[start]

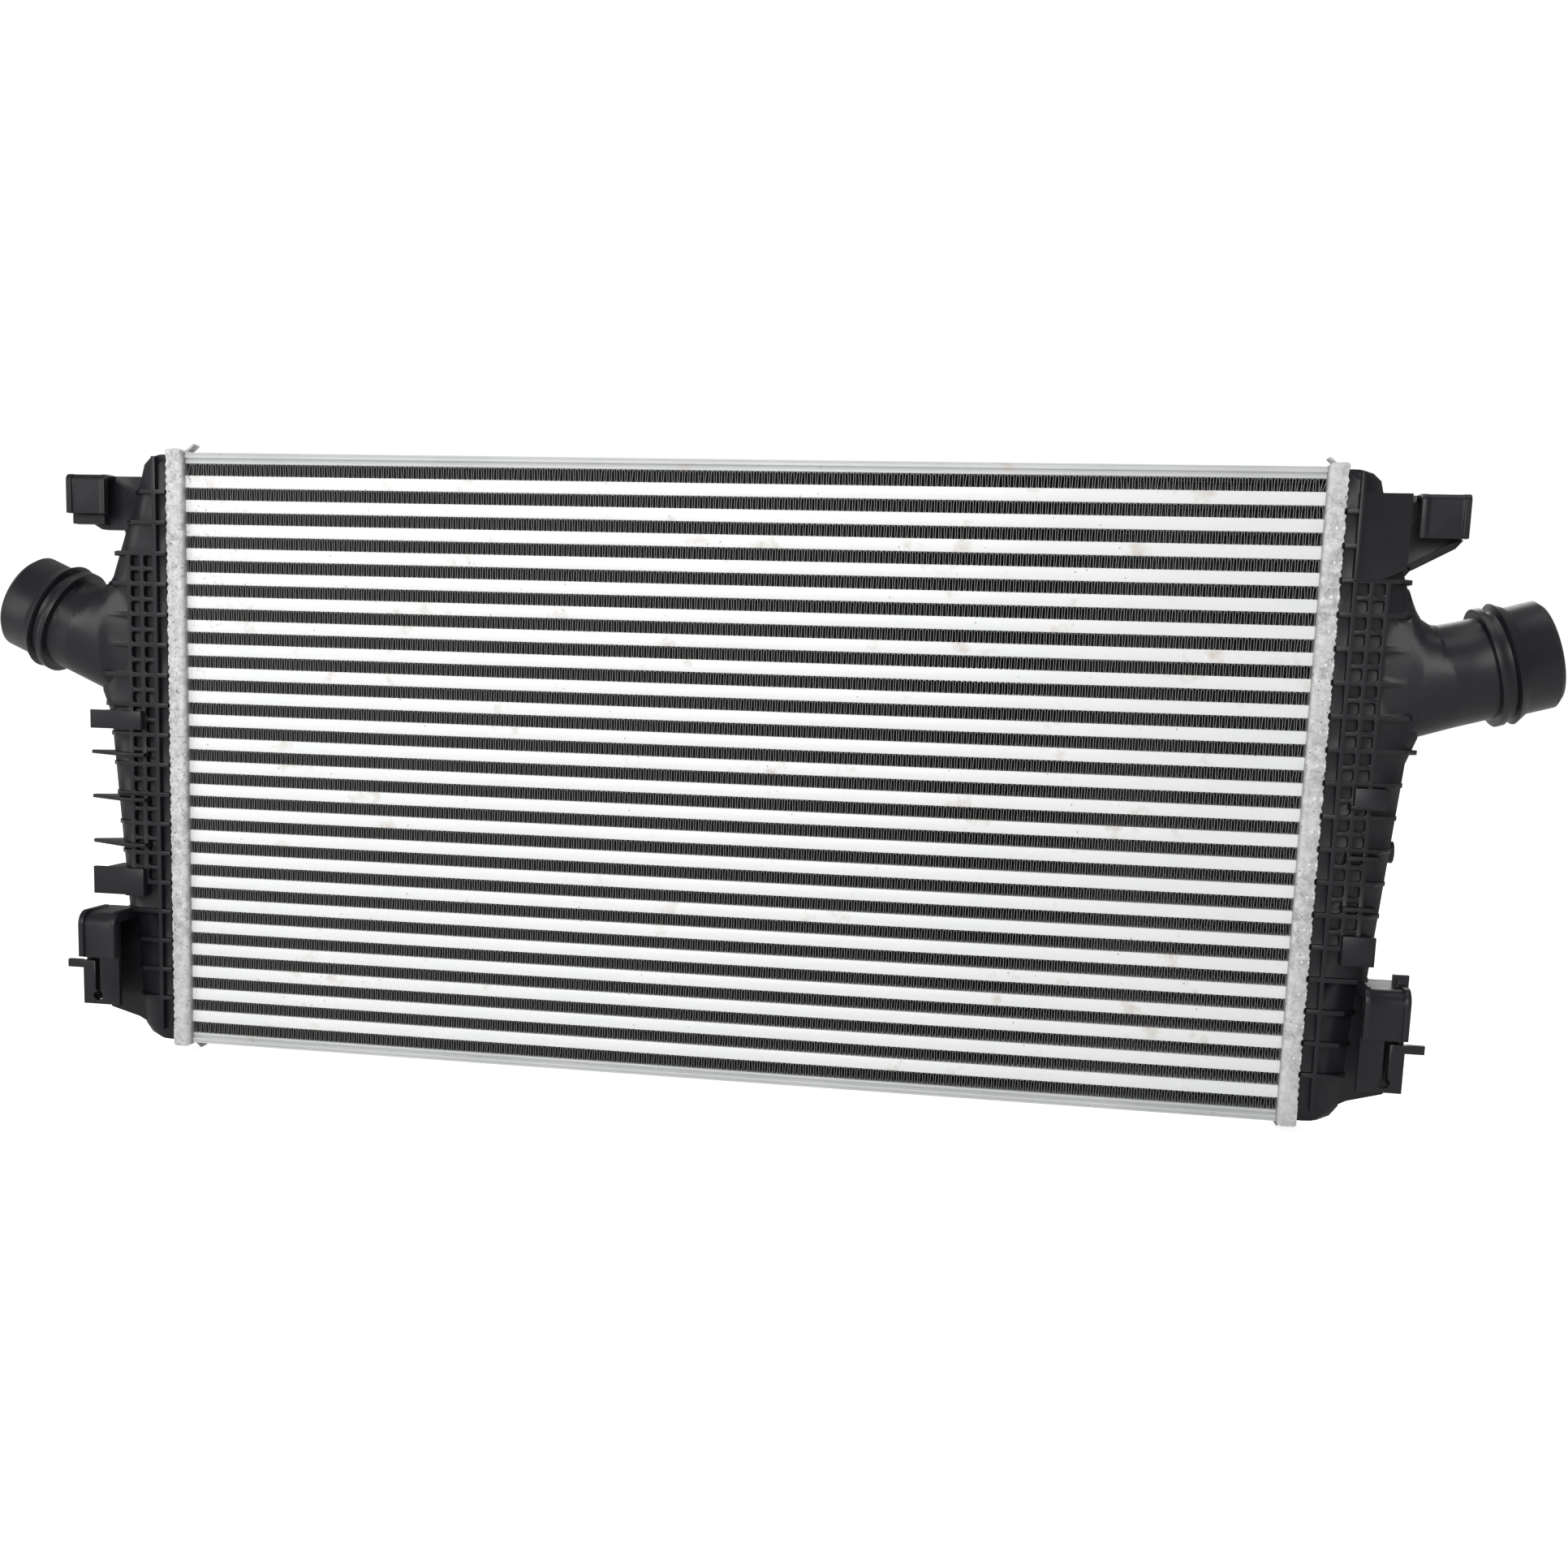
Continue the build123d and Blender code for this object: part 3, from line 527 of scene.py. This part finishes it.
# Bare metal where the punch has rubbed the flux off: brighter and smoother than what lies round it.
bright_metal, tree, output = new_material("bare_punched_aluminium")
spot = add(tree, "ShaderNodeTexCoord").outputs["Object"]
scuff = add(tree, "ShaderNodeTexNoise", Vector=spot, Scale=1 / (scuff_gap * mm), Detail=3.0)
rough = add(tree, "ShaderNodeMapRange", Value=scuff, _1=0.3, _2=0.7, _3=0.3, _4=0.5)
skin = add(tree, "ShaderNodeBsdfPrincipled", Base_Color=colour("#dcdcdb"), Metallic=0.4, Roughness=rough)
tree.links.new(skin.outputs[0], output.inputs["Surface"])


def crimped(piece, sign):
    """Cuts the rim of a header across and draws its edge back in scallops, with a notch at each rib."""
    shape = bmesh.new()
    shape.from_mesh(piece.data)
    for cut in range(-rim_cuts, rib_count * rim_cuts + 1):
        sliced(shape, (0, 0, (top_rib - cut * rib_pitch / rim_cuts) * mm), (0, 0, 1))
    for vert in shape.verts:
        behind = rim_reach * mm - sign * (vert.co.x - core_shift.x)
        bays = (top_rib * mm - vert.co.z) / (rib_pitch * mm)
        if behind < edge_strip * mm and -1 < bays < rib_count:
            draw = scallop_depth * (0.5 + 0.5 * cos(2 * pi * scallops * bays))
            at_rib = abs(bays - round(bays)) * rib_pitch < notch_half and 0 <= round(bays) < rib_count
            if sign > 0 and at_rib:
                draw = notch_depth
            vert.co.x -= sign * draw * mm
    shape.to_mesh(piece.data)
    shape.free()


def column(tree, given):
    """Points one below the other, by a tree's inputs Count and Pitch."""
    down = add(tree, "ShaderNodeMath", times, _0=given["Pitch"], _1=-1.0)
    offset = add(tree, "ShaderNodeCombineXYZ", X=0.0, Y=0.0, Z=down)
    return add(tree, "GeometryNodeMeshLine", {"mode": "OFFSET"}, Count=given["Count"], Offset=offset)


marks, given = tree_with("punch marks", {
    "Count": "Int", "Pitch": "Float", "Half size": "Vector", "Seed": "Int", "Metal": "Material"})
ball = add(marks, "GeometryNodeMeshUVSphere", Segments=10, Rings=6, Radius=1.0)
spread = add(marks, "FunctionNodeRandomValue", {"data_type": "FLOAT"},
             _2=mark_spread[0], _3=mark_spread[1], Seed=given["Seed"])
scale = add(marks, "ShaderNodeVectorMath", {"operation": "SCALE"}, _0=given["Half size"],
            Scale=spread.outputs[1])
punched = add(marks, "GeometryNodeInstanceOnPoints", Points=column(marks, given), Instance=ball, Scale=scale)
ended(marks, punched, given["Metal"])

for end, sign in sides:
    piece = softened(f"pressed_header_{end}", f"header_{end}", width=0.4, angle=35)
    crimped(piece, sign)
    finish(piece, header_metal)
    for name, behind, half_size in punch_marks:
        values = {"Count": rib_count - 1, "Pitch": rib_pitch * mm, "Half size": [v * mm for v in half_size],
                  "Seed": mark_seeds[end], "Metal": bright_metal}
        place = core_shift + Vector((sign * (rim_reach - behind), -rim_face, top_rib - rib_pitch / 2)) * mm
        piece = grown(f"punched_{name}_{end}", marks, values, place)
        # The left marks are as dull as the header round them.
        finish(piece, header_metal if end == "left" else bright_metal)


# Gaskets: moulded EPDM rings between the tank foot and the header gutter, almost hidden.
# They stay as packed and only get their rubber.
bloom_patch = 5

# Cured rubber: nearly black and dull, with a faint grey bloom that keeps it from looking like the nylon.
rubber, tree, output = new_material("moulded_epdm")
spot = add(tree, "ShaderNodeTexCoord").outputs["Object"]
bloom = add(tree, "ShaderNodeTexNoise", Vector=spot, Scale=1 / (bloom_patch * mm), Detail=3.0)
tone = add(tree, "ShaderNodeMix", {"data_type": "RGBA"}, _0=bloom, _6=colour("#1b1b1b"), _7=colour("#2c2c2c"))
skin = add(tree, "ShaderNodeBsdfPrincipled", Base_Color=tone.outputs[2], Roughness=0.8)
tree.links.new(skin.outputs[0], output.inputs["Surface"])
for end in ("left", "right"):
    ring = bpy.data.objects[f"gasket_{end}"].data
    ring.materials.clear()
    ring.materials.append(rubber)


# Tanks: injection-moulded in black nylon with glass fibre, each with its neck, ribs and hooks in one piece.
# The header's rim is crimped over their foot. Their edges are softly rounded by the mould.
crest = 19.0  # rib crest in front of the middle plane
neck_root = (40.0, 62.0)  # where the neck's middle line starts: out from the crimp, and up from the middle
neck_slopes = {"left": 0.433, "right": 0.285}
neck_cuts = range(38, 65, 2)  # where the fillet is divided, out from the crimp
neck_top = 1.03  # up to this share of the height over the neck's middle line, the skin moves
moulded_lines = {  # top of the neck as packed: reach and height
    "left": ((36.5, 108.0), (41.0, 99.5), (46.2, 93.0), (66.0, 101.6)),
    "right": ((36.5, 112.0), (43.0, 100.5), (50.2, 91.9), (70.0, 97.5))}
smooth_lines = {  # the same line with its fillet rounded
    "left": ((36.5, 108.0), (39.0, 102.8), (42.0, 98.9), (45.5, 96.3),
             (49.0, 95.6), (52.0, 96.1), (55.0, 96.8), (66.0, 101.6)),
    "right": ((36.5, 112.0), (39.5, 103.2), (43.0, 97.2), (47.5, 93.9),
              (52.0, 93.2), (57.0, 94.2), (62.0, 95.4), (70.0, 97.5))}
strip_width = 5.9  # bay next to the crimp
bar_count = 11
bar_run = 18.2  # length of a level bar between two ribs
bar_thickness = 2.2
bar_rise = 4.5  # sunk a little into the flank
bar_sink = 0.25  # below the crest of the ribs
bar_start = 2.5  # the first bar lies halfway down the third bay, and the first pocket a quarter bay higher
pocket_width = 5.8
pocket_height = 6.3
pocket_corner = 1.6
pocket_land = 0.9  # part of a pocket's rim that lies inside the bars round it
pocket_columns = (11.0, 19.0)  # from the crimp
pore_gap = 0.7
flow_patch = 25

# Glass-filled nylon: black with a breath of blue, satin where the melt flowed well and a little duller
# elsewhere, under a fine grain from the mould.
nylon, tree, output = new_material("moulded_glass_filled_nylon")
spot = add(tree, "ShaderNodeTexCoord").outputs["Object"]
pores = add(tree, "ShaderNodeTexNoise", Vector=spot, Scale=1 / (pore_gap * mm), Detail=3.0, Roughness=0.6)
flow = add(tree, "ShaderNodeTexNoise", Vector=spot, Scale=1 / (flow_patch * mm), Detail=3.0)
tone = add(tree, "ShaderNodeMix", {"data_type": "RGBA"}, _0=flow, _6=colour("#15161a"), _7=colour("#1e1f22"))
rough = add(tree, "ShaderNodeMapRange", Value=flow, _1=0.3, _2=0.7, _3=0.33, _4=0.41)
grain = add(tree, "ShaderNodeBump", Height=pores, Strength=0.25, Distance=0.05 * mm)
skin = add(tree, "ShaderNodeBsdfPrincipled", Base_Color=tone.outputs[2], Roughness=rough,
           Specular_IOR_Level=0.36, Normal=grain)
tree.links.new(skin.outputs[0], output.inputs["Surface"])


def height_on(line, reach):
    """Height of a line of points at a reach, and None beyond its ends."""
    for (x0, z0), (x1, z1) in zip(line, line[1:]):
        if x0 <= reach <= x1:
            return z0 + (z1 - z0) * (reach - x0) / (x1 - x0)
    return None


def eased(piece, end, sign):
    """Rounds the fillet between the tank's flank and the top of its neck."""
    shape = bmesh.new()
    shape.from_mesh(piece.data)
    crimp = core_shift.x + sign * rim_reach * mm
    for cut in neck_cuts:
        sliced(shape, (crimp + sign * cut * mm, 0, 0), (1, 0, 0))
    for vert in shape.verts:
        reach = sign * (vert.co.x - crimp) / mm
        moulded = height_on(moulded_lines[end], reach)
        if moulded is None:
            continue
        middle = neck_root[1] + (reach - neck_root[0]) * neck_slopes[end]
        share = (vert.co.z / mm - middle) / (moulded - middle)
        if 0 < share < neck_top:
            vert.co.z += (height_on(smooth_lines[end], reach) - moulded) * share * share * mm
    shape.to_mesh(piece.data)
    shape.free()


# The level bars of the waffle field, one below the other.
bars, given = tree_with("level bars", {
    "Count": "Int", "Pitch": "Float", "Size": "Vector", "Plastic": "Material"})
bar = add(bars, "GeometryNodeMeshCube", Size=given["Size"])
placed = add(bars, "GeometryNodeInstanceOnPoints", Points=column(bars, given), Instance=bar)
ended(bars, placed, given["Plastic"])

# The rounded rims of its pockets: a frame between two outlines, drawn back into the flank.
rims, given = tree_with("rounded pockets", {
    "Count": "Int", "Pitch": "Float", "Width": "Float", "Height": "Float", "Land": "Float",
    "Corner": "Float", "Depth": "Float", "Plastic": "Material"})
inner = add(rims, "GeometryNodeCurvePrimitiveQuadrilateral", Width=given["Width"], Height=given["Height"])
inner = add(rims, "GeometryNodeFilletCurve", {"mode": "POLY"}, Curve=inner, Radius=given["Corner"], Count=4)
land = add(rims, "ShaderNodeMath", times, _0=given["Land"], _1=2.0)
outer_width = add(rims, "ShaderNodeMath", plus, _0=given["Width"], _1=land)
outer_height = add(rims, "ShaderNodeMath", plus, _0=given["Height"], _1=land)
outer = add(rims, "GeometryNodeCurvePrimitiveQuadrilateral", Width=outer_width, Height=outer_height)
both = add(rims, "GeometryNodeJoinGeometry", _0=inner)
rims.links.new(outer.outputs[0], both.inputs[0])
face = add(rims, "GeometryNodeFillCurve", Curve=both)
drop = add(rims, "ShaderNodeMath", times, _0=given["Depth"], _1=-1.0)
drop = add(rims, "ShaderNodeCombineXYZ", X=0.0, Y=0.0, Z=drop)
walls = add(rims, "GeometryNodeExtrudeMesh", Mesh=face, Offset=drop, Individual=False)
both = add(rims, "GeometryNodeJoinGeometry", _0=walls)
rims.links.new(face.outputs[0], both.inputs[0])
closed = add(rims, "GeometryNodeMergeByDistance", Geometry=both, Distance=merge_reach * mm)
placed = add(rims, "GeometryNodeInstanceOnPoints", Points=column(rims, given), Instance=closed,
             Rotation=(pi / 2, 0, 0))
ended(rims, placed, given["Plastic"])

for end, sign in sides:
    piece = softened(f"moulded_tank_{end}", f"tank_{end}", width=0.45, angle=35)
    eased(piece, end, sign)
    finish(piece, nylon)

    values = {"Count": bar_count, "Pitch": rib_pitch * mm,
              "Size": [bar_run * mm, bar_rise * mm, bar_thickness * mm], "Plastic": nylon}
    middle = Vector((sign * (rim_reach + strip_width + bar_run / 2), bar_rise / 2 + bar_sink - crest,
                     top_rib - bar_start * rib_pitch))
    piece = grown(f"moulded_bars_{end}", bars, values, core_shift + middle * mm)
    rounded(piece, width=0.45, angle=60)
    finish(piece, nylon)

    for number, reach in enumerate(pocket_columns, start=1):
        values = {"Count": 2 * bar_count, "Pitch": rib_pitch / 2 * mm, "Width": pocket_width * mm,
                  "Height": pocket_height * mm, "Land": pocket_land * mm, "Corner": pocket_corner * mm,
                  "Depth": bar_rise * mm, "Plastic": nylon}
        middle = Vector((sign * (rim_reach + reach), bar_sink - crest,
                         top_rib - (bar_start - 0.25) * rib_pitch))
        piece = grown(f"moulded_pockets_{end}_{number}", rims, values, core_shift + middle * mm)
        shape = bmesh.new()
        shape.from_mesh(piece.data)
        bmesh.ops.recalc_face_normals(shape, faces=shape.faces)
        shape.to_mesh(piece.data)
        shape.free()
        rounded(piece, width=0.4, angle=60)
        finish(piece, nylon)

[end]

Of the lines in the listing, how many hold the word "this"? Nothing but the number is needed.

2